Maker: Ges Gesche, EF Wiedmann
Product Description: This Black Brass DJ Buckle is an extremely rare and desirable variant. It’s likely a very early type. The body of the buckle is stamped from brass, which has a coating of black enamel paint. The paint is about 95 percent intact, with some scratches, and wear to the edges. There is a large metal runic emblem of the Deutsches Jungvolk affixed to the front of the buckle. The runic emblem is made of a brass alloy with a plated, silver finish. The contrast between the silver rune and the black enamel painted buckle is very visually appealing. The reverse of the buckle has loads of original black paint, and reveals the flat prongs that affix the runic emblem to the buckle body. It is clearly marked “Ges. Gesch.” (indicating a legally protected design) and is also maker stamped by the firm of E. F. Wiedmann in Frankfurt. This is an early type of pre-RZM marking, indicating the early vintage of this buckle type. The hardware setup on this Black Brass DJ Buckle is intact and functional, with a brass belt hook. The overall condition is excellent.

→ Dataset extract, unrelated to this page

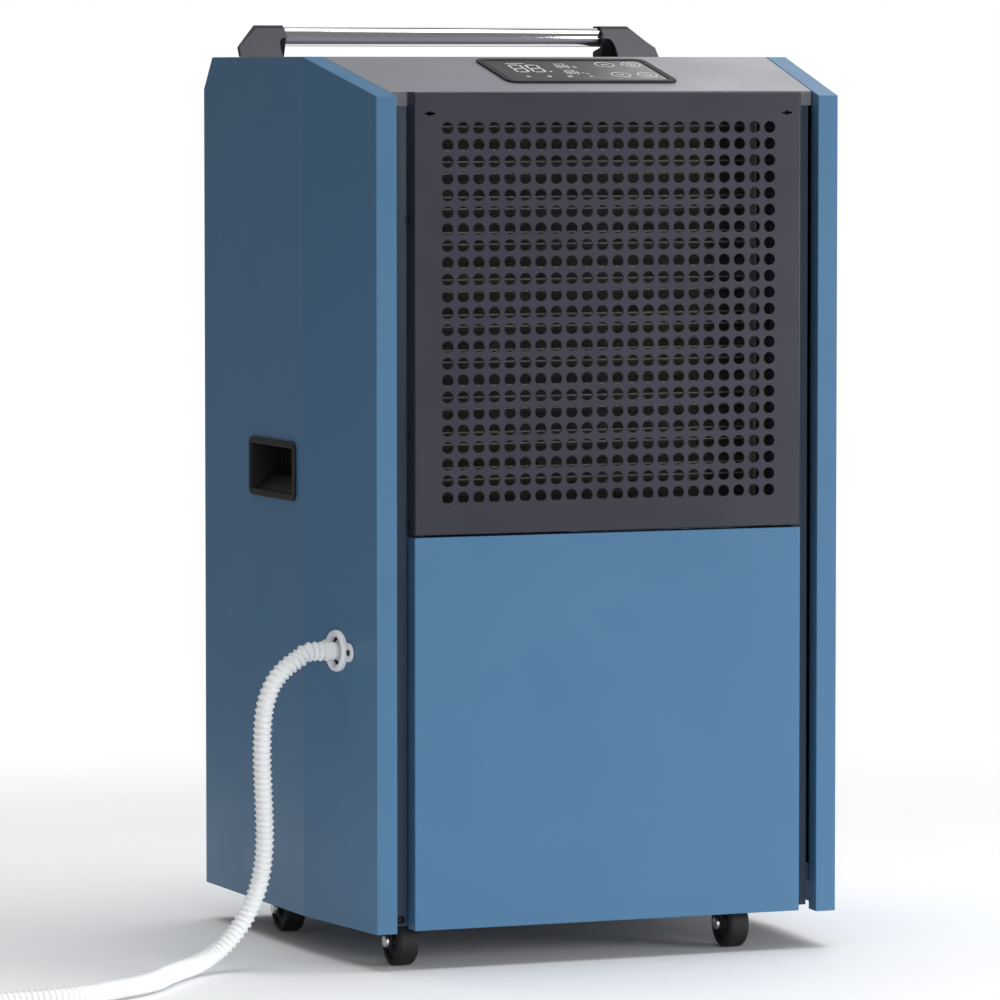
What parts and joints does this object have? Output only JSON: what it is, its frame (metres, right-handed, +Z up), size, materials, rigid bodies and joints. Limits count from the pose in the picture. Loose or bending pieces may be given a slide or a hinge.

Historical Description: The belt buckle was an important part of the regalia worn by all uniformed military, civil, political and paramilitary organizations during the Third Reich. The belt (“Koppel”) was part of the uniform, and would always be worn while on duty. The belt buckle (“Koppelschloss”) was generally specific to each organization, with many organizations having separate belt buckles for officers and for enlisted personnel, sometimes with different colors and finishes to further denote specific purposes. The buckles were adorned with various mottos and designs specific to the organizations for which they were intended. Many designs used the German national eagle emblem, in a variety of forms. Belt buckles were worn with uniforms ranging from finely tailored officer parade uniforms, to the issue uniforms of enlisted soldiers in combat. Generally speaking, most German belt buckles of the Third Reich were made with two prongs on the reverse, to allow the buckle to be worn and adjusted on a belt. The buckle had a catch that would mate with a hook on the belt, when worn. The earliest Third Reich buckles were often made of brass, or nickel silver. Later, aluminum became very common, and was used on private purchase as well as enlisted buckles of the German military, with or without a painted or plated finish. After WWII began, most enlisted military buckles were steel. Nazi belt buckles were popular souvenirs for Allied troops who served in Europe. Some types were made by the millions and remain quite common today. Others were made in limited numbers and are very rare.